• _Extracted records_
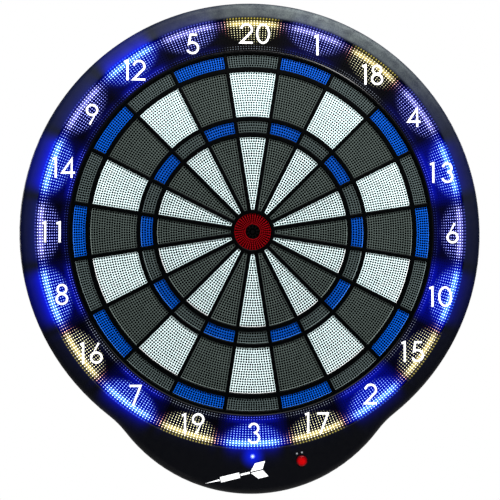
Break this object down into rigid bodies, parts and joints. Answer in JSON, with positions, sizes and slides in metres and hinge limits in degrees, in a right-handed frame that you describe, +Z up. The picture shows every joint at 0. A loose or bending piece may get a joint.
==
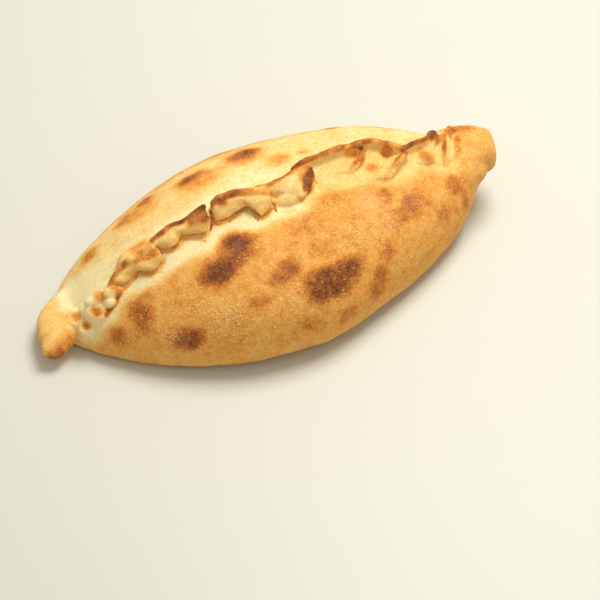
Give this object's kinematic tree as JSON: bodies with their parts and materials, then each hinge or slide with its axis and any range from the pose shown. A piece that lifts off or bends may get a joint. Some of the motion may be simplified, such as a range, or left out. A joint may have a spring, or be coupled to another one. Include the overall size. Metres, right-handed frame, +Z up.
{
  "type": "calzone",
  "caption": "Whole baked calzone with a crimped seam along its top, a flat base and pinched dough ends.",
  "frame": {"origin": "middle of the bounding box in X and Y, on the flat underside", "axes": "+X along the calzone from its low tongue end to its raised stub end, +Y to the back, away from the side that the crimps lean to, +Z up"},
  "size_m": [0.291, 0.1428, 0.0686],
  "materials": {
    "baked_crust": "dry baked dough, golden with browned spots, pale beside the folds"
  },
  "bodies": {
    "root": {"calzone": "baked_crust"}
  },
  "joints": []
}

• _Directions_
Identify the lines in the entries above that contain "joints", then copy them out.

• _Solution to this exercise_
Break this object down into rigid bodies, parts and joints. Answer in JSON, with positions, sizes and slides in metres and hinge limits in degrees, in a right-handed frame that you describe, +Z up. The picture shows every joint at 0. A loose or bending piece may get a joint.
  "joints": []